Everybody hates doing documentation. Anyone who claims to enjoy doing should be on some kind of watch list. Robin East (@insidedctm) asked the question on twitter today
project documentation: “documents” on their own are totally inadequate. Wikis are barely better. Anyone tried something else?
The most effective documentation experience I ever had was the first where, as an afterthought, we incorporated video.
Robin’s question prompted me to think back to when I left Delta Air Lines in 2002 after ten years. I had started at the air line working in an entry level clerks position in maintenance and ended my career there as an advisory architect in document management. An odd beginning but by the end I had touched every content management related project at the company and as you might have noticed I tend to collect opinions.

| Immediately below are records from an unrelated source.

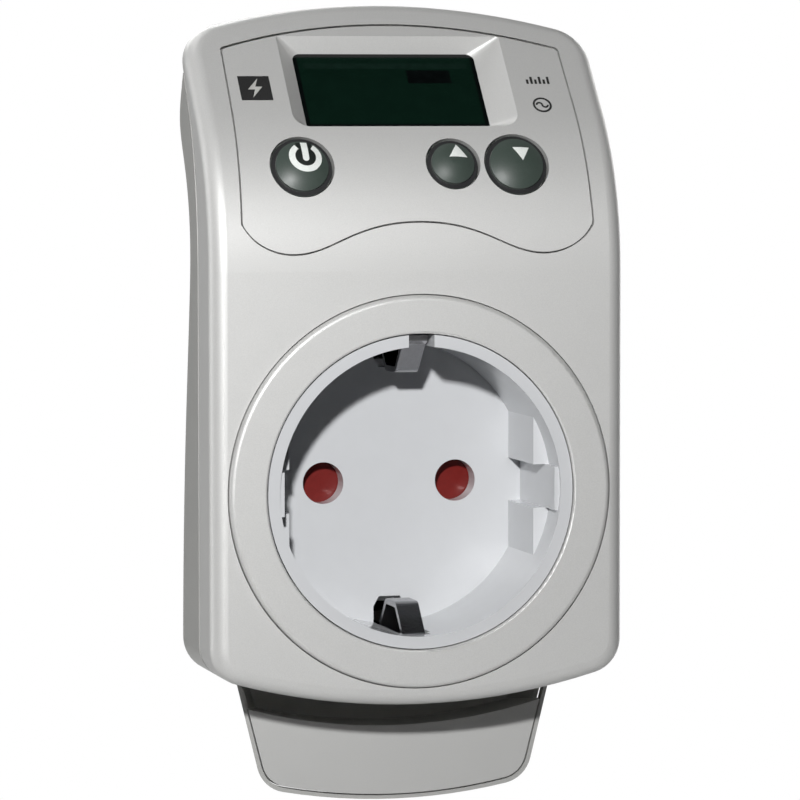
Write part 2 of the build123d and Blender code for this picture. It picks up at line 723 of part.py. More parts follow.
# Socket insert: lip, flange behind the front cover, and a round recess with flats and guide ribs
FLOOR_BACK = FLOOR_DEPTH + FLOOR_THICK
COVER_BACK = BODY_FRONT + FRONT_WALL
EARTH_CUT = 6.4
EARTH_CUT_Z = BORE + 2.6
rib_middle = (RIB_X + BORE + 0.5) / 2
with BuildPart() as socket_insert:
    with BuildSketch(facing(LIP_DEPTH)):
        Circle(INSERT_OUTER)
    extrude(amount=LIP_DEPTH - COVER_BACK)
    with BuildSketch(facing(COVER_BACK)):
        Circle(INSERT_FLANGE)
    extrude(amount=COVER_BACK - FLANGE_BACK)
    with BuildSketch(facing(FLANGE_BACK)):
        Circle(INSERT_BODY)
    extrude(amount=FLANGE_BACK - FLOOR_DEPTH)
    with BuildSketch(facing(0)):
        Circle(BORE)
    extrude(amount=-LEDGE_DEPTH, mode=Mode.SUBTRACT)
    with BuildSketch(facing(LEDGE_DEPTH)):
        Circle(BORE)
        Rectangle(2 * FLAT_X, 2 * BORE, mode=Mode.INTERSECT)
        Rectangle(2 * RIB_X, 2 * RIB_HALF)
    extrude(amount=LEDGE_DEPTH - FLOOR_DEPTH, mode=Mode.SUBTRACT)
    with BuildSketch(facing(RIB_FRONT)):
        with Locations((-rib_middle, 0), (rib_middle, 0)):
            Rectangle(BORE + 0.5 - RIB_X, 2 * RIB_HALF)
    extrude(amount=RIB_FRONT - LEDGE_DEPTH)
    with BuildSketch(facing(0)):
        with Locations((0, EARTH_CUT_Z)):
            Rectangle(EARTH_SLOT, EARTH_CUT)
    extrude(amount=-FLANGE_BACK, mode=Mode.SUBTRACT)
    with BuildSketch(facing(LOW_SLOT_FRONT)):
        with Locations((0, -EARTH_CUT_Z)):
            Rectangle(EARTH_SLOT, EARTH_CUT)
    extrude(amount=LOW_SLOT_FRONT - FLANGE_BACK, mode=Mode.SUBTRACT)
    with BuildSketch(facing(FLANGE_BACK)):
        with Locations((0, EARTH_CUT_Z), (0, -EARTH_CUT_Z)):
            Rectangle(2 * NOTCH_HALF, EARTH_CUT)
    extrude(amount=FLANGE_BACK - FLOOR_BACK, mode=Mode.SUBTRACT)
write(socket_insert, "socket_insert")

# Socket floor: a disc behind the recess with two pin holes and a notch for each earth clip
with BuildPart() as socket_floor:
    with BuildSketch(facing(FLOOR_DEPTH)):
        Circle(INSERT_BODY)
        with GridLocations(PIN_PITCH, 0, 2, 1):
            Circle(PIN_HOLE, mode=Mode.SUBTRACT)
        for side in (1, -1):
            with BuildLine():
                Polyline(
                    (-NOTCH_MOUTH, side * NOTCH_START), (NOTCH_MOUTH, side * NOTCH_START),
                    (NOTCH_HALF, side * (NOTCH_START + 1.4)), (NOTCH_HALF, side * (INSERT_BODY + 1)),
                    (-NOTCH_HALF, side * (INSERT_BODY + 1)), (-NOTCH_HALF, side * (NOTCH_START + 1.4)),
                    (-NOTCH_MOUTH, side * NOTCH_START),
                )
            make_face(mode=Mode.SUBTRACT)
    extrude(amount=-FLOOR_THICK)
write(socket_floor, "socket_floor")

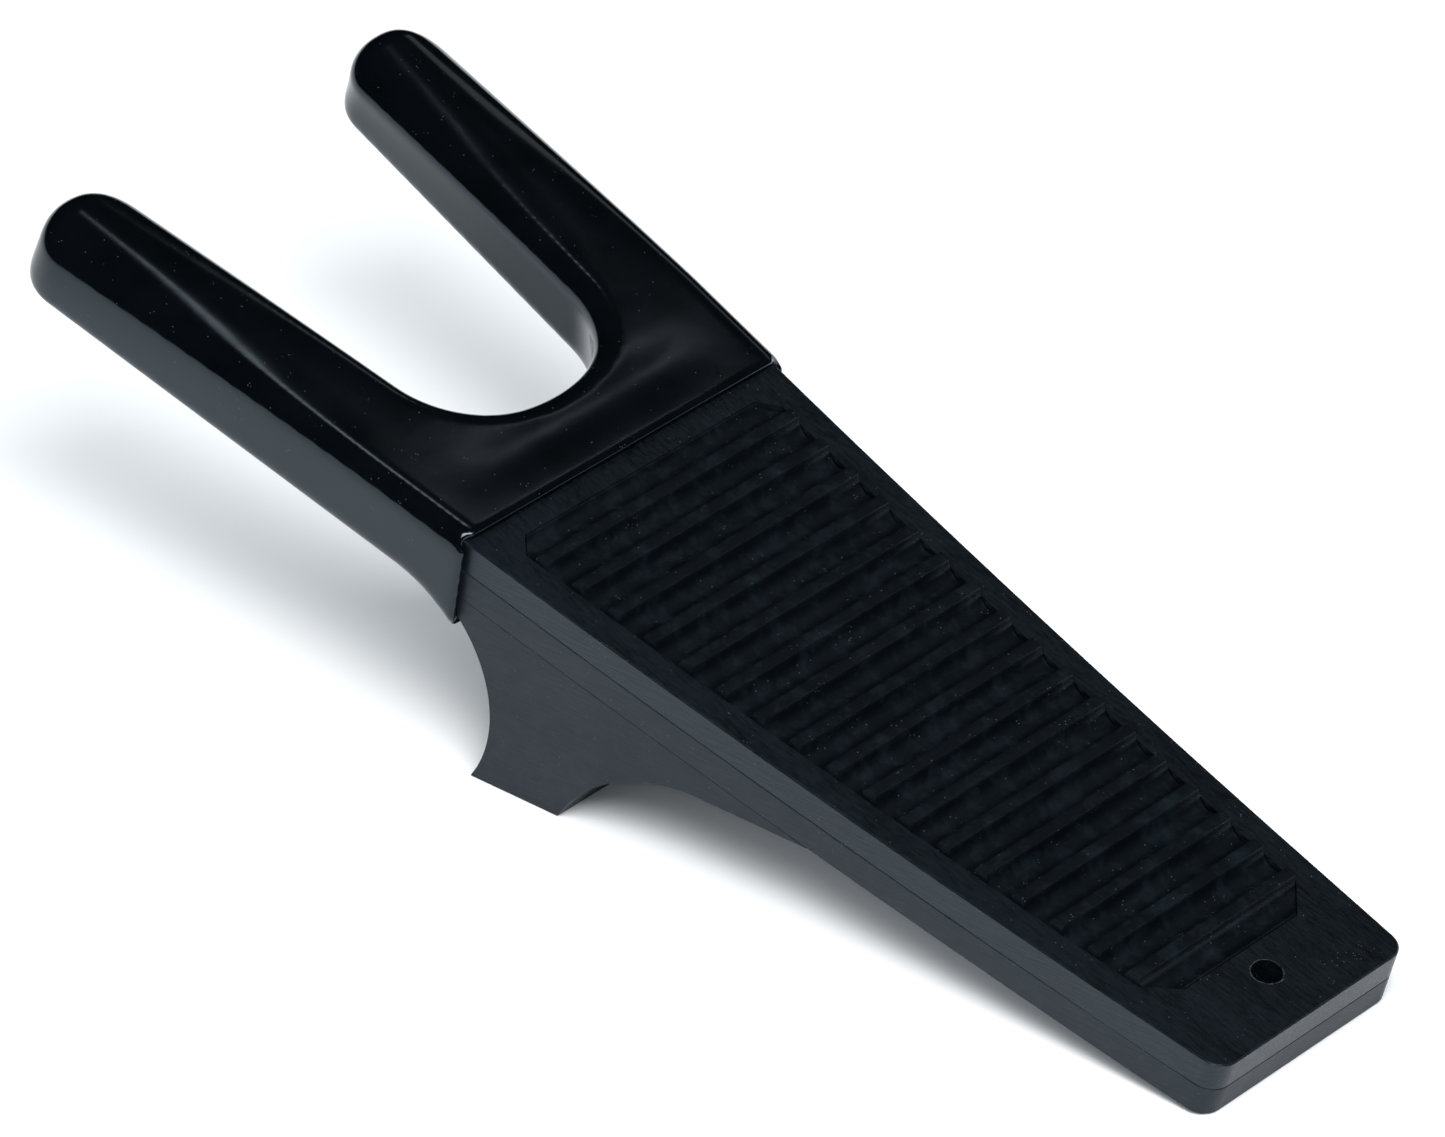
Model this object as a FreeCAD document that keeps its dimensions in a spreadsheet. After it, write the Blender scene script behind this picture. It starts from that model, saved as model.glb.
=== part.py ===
import FreeCAD, Part
import Sketcher
import math
import os

# Boot jack: a two-layer board, slightly bent along its length, whose fork end is dipped in a
# thick cover. A foot block under the board lifts the fork, and a ribbed tread is let into the top.
#
# Frame: +Z up, +X towards the tail, Y across. The jack stands on z = 0 with the tail's lower
# edge and the foot. "Run" is a distance from the tail's upper edge towards the fork.

NODES = "parts"
THROUGH = 200.0

DIMENSIONS = [
    ("tail_x", 164.57, "x of the upper tail edge"),
    ("bend_radius", 2668, "radius of the board's upper face, centre above it"),
    ("tail_slope", 10.87, "slope of the board at the tail, degrees"),
    ("fork_slope", 15.28, "slope where the bend ends and the fork starts, degrees"),
    ("fork_run", 127.5, "straight fork length beyond the bend"),
    ("board_thick", 15.2, "both layers together"),
    ("deck_thick", 7.6, "upper layer"),
    ("end_lean", 0.0286, "how far the tail face leans under, degrees about the bend centre"),
    ("tail_half", 29.6, "half width at the tail"),
    ("side_taper", 0.0926, "half width gained per mm of run"),
    ("tail_corner", 5, "corner radius in plan"),
    ("tip_corner", 7.5, "corner radius of the bare prong tips"),
    ("edge_break", 0.35, "chamfer of the deck's upper edges"),
    ("sole_break", 0.2, "chamfer of the base layer's lower edges"),
    ("seam_chamfer", 0.2, "chamfer of both layers along their seam"),
    ("mouth_run", 340, "run at which the notch is drawn open"),
    ("notch_run", 229.8594, "run of the notch corners"),
    ("notch_half", 27.869, "half width of the notch at its corners"),
    ("mouth_half", 40.3654, "half width of the notch at mouth_run"),
    ("notch_radius", 45.4, "radius of the notch's end"),
    ("notch_corner", 25.2, "corner radius of the notch"),
    ("cover_thick", 2.4, "thickness of the dipped cover"),
    ("dip_run", 1.5, "how far beyond the bend the cover starts on the deck"),
    ("dip_angle", 51.6, "where the cover ends in the foot's hollow, degrees from upright"),
    ("cover_notch_run", 231.15, "run of the covered notch corners"),
    ("cover_notch_half", 25.6, "half width of the covered notch at its corners"),
    ("cover_mouth_half", 37.95, "half width of the covered notch at mouth_run"),
    ("cover_notch_radius", 43, "radius of the covered notch's end"),
    ("cover_notch_corner", 22.8, "corner radius of the covered notch"),
    ("cover_tip_corner", 11, "corner radius of the covered prong tips"),
    ("cover_top_round", 5, "rounding of the cover's upper edges"),
    ("cover_low_round", 2.5, "rounding of the cover's lower edges"),
    ("hollow_radius", 33.3, "hollow of the foot towards the fork"),
    ("hollow_centre", 16.2, "fork length at which the hollow runs into the board"),
    ("nose_angle", 26.3, "where the block's nose is cut off, degrees from upright"),
    ("sole_run", 176.5, "run of the sole's edge nearer the tail"),
    ("arch_run", 137.8, "run at which the block's flat underside starts to curve down"),
    ("arch_radius", 45, "hollow of the foot towards the tail"),
    ("wedge_tip", 107.5, "length along the board from the tail to the block's thin end"),
    ("hole_run", 13.8, "length along the board from the tail to the hanging hole"),
    ("hole_radius", 3.5, "hanging hole"),
    ("tread_half", 22.5, "half width of the tread outline, drawn out to the tail edge"),
    ("tread_taper", 0.0906, "half width of the tread gained per mm of run"),
    ("tread_tail_cut", 6.6, "corner cut of the tread outline towards the tail"),
    ("tread_fork_cut", 4.5, "corner cut of the tread outline towards the fork"),
    ("tread_gap", 0.2, "gap round the tread"),
    ("tread_depth", 2.8, "depth of the recess"),
    ("tread_end", 3.4, "tread length beyond the middle of its end hollows"),
    ("rib_rise", 2, "how far the ribs stand above the deck"),
    ("flute_radius", 3.55, "hollow between two ribs"),
    ("flute_pitch", 10.127, "spacing of the hollows along the board"),
    ("flute_first", 24.75, "length along the board from the tail to the first hollow"),
    ("flute_count", 18, "number of hollows"),
    ("screw_side", 28, "distance of each screw from the middle"),
    ("screw_run", 188.7, "run of the screws"),
    ("screw_radius", 2.2, "shank"),
    ("screw_length", 51, "overall"),
    ("screw_head", 4.4, "head radius"),
    ("screw_sink", 1, "how deep the head sits in the foot's sole"),
    ("screw_drive", 2.2, "side of the square drive"),
    ("screw_play", 0.1, "clearance round the screw in the foot block"),
]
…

Despite the thousands of words in project documentation, presentations, java docs and visio’s I struggled to find an effective way to communicate and pass on more than just details.I wanted to convey the ideas and strategic rationale that guided my decisions across the separately funded and diverse applications spread over a decade.
Unlike many departures where you announce you are leaving and the guard meets you at the conference room door with a box, my resignation was completely amicable and just the next step in a career. Consequently they wanted to squeeze every bit and byte out of my brain they could in a two week period. There wasn’t time to write it all down so I opted for the oldest method mankind has for preserving information. Oral history.